SET EXERCISE:
Check each line of the data for "from" and select those that have it.

** begin DATA EXCERPT **

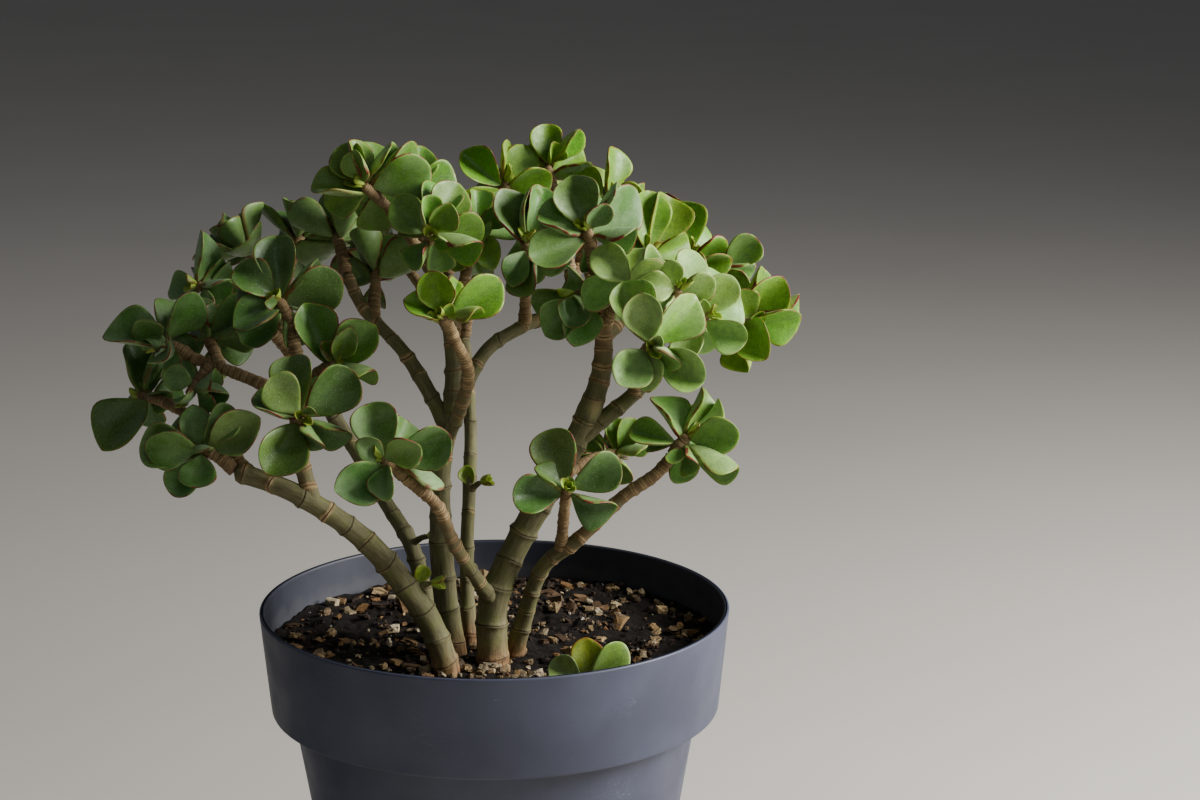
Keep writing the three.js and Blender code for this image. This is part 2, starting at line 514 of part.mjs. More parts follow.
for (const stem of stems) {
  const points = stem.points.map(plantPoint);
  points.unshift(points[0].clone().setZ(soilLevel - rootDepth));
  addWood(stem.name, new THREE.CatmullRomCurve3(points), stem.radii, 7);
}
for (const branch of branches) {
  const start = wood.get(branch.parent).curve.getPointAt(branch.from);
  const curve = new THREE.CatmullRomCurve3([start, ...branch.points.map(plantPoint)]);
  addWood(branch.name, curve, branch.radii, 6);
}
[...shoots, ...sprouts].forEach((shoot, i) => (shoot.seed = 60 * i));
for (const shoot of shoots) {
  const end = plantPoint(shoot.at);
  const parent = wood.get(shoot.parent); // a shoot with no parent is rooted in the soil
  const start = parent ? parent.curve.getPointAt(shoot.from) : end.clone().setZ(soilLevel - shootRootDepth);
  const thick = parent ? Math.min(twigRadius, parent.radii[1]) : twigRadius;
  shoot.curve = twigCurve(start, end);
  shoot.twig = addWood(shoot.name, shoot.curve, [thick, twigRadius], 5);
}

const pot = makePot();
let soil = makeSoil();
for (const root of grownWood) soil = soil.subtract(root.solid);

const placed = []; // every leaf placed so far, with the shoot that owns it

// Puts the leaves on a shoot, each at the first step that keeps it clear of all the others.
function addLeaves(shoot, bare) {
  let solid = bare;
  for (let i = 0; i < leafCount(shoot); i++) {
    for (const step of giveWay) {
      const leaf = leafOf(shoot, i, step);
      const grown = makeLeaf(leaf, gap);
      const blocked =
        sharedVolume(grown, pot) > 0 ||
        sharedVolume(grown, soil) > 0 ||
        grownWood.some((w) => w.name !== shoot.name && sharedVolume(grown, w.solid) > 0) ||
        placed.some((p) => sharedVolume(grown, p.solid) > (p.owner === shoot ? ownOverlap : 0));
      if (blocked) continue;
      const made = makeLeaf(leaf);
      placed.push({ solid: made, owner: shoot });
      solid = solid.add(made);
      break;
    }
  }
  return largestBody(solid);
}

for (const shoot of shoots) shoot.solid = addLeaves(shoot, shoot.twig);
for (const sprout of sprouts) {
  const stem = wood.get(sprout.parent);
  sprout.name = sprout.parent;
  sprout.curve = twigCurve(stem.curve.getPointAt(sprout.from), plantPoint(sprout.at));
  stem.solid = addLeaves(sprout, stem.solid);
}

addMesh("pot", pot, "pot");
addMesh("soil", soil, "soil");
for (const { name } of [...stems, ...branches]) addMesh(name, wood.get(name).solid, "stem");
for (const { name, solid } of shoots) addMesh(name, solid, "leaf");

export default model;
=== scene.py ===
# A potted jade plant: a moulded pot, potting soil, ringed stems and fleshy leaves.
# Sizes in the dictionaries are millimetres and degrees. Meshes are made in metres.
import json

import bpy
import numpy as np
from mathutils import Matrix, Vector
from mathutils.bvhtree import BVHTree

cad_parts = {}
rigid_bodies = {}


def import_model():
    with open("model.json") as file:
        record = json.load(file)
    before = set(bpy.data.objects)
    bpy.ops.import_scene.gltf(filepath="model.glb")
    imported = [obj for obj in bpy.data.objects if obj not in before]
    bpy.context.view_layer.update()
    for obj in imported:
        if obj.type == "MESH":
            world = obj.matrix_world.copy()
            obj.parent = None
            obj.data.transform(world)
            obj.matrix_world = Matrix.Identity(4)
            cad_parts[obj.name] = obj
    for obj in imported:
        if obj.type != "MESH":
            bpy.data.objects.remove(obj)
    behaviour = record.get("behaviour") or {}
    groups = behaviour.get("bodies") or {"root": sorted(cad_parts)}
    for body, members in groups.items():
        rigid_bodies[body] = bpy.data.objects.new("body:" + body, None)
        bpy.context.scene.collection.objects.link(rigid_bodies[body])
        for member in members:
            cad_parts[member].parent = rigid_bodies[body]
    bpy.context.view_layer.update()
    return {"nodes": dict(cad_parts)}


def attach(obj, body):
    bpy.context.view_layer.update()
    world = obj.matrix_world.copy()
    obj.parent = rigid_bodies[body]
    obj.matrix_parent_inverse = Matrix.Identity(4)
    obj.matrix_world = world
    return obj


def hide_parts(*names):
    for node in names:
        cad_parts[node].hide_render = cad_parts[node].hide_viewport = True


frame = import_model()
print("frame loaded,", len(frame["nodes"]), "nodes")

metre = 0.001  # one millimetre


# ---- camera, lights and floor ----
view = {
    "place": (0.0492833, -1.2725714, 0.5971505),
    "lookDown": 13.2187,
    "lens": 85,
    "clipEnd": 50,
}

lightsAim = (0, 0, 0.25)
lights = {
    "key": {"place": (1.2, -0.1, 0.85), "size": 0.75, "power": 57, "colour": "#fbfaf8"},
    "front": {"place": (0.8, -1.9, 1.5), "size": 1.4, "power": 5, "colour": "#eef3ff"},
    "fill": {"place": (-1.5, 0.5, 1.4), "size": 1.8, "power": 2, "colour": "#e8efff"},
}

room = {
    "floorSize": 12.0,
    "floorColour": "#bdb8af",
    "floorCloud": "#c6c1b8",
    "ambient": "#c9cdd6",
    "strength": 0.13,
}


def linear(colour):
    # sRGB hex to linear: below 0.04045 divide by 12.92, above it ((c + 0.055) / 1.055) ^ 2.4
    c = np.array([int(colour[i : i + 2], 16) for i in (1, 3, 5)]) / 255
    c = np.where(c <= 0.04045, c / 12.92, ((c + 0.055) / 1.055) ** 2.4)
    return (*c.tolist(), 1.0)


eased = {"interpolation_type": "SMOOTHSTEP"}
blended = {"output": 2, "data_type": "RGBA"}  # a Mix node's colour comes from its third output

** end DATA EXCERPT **

WRITTEN SOLUTION:
  const start = wood.get(branch.parent).curve.getPointAt(branch.from);
  const start = parent ? parent.curve.getPointAt(shoot.from) : end.clone().setZ(soilLevel - shootRootDepth);
  sprout.curve = twigCurve(stem.curve.getPointAt(sprout.from), plantPoint(sprout.at));
from mathutils import Matrix, Vector
from mathutils.bvhtree import BVHTree
blended = {"output": 2, "data_type": "RGBA"}  # a Mix node's colour comes from its third output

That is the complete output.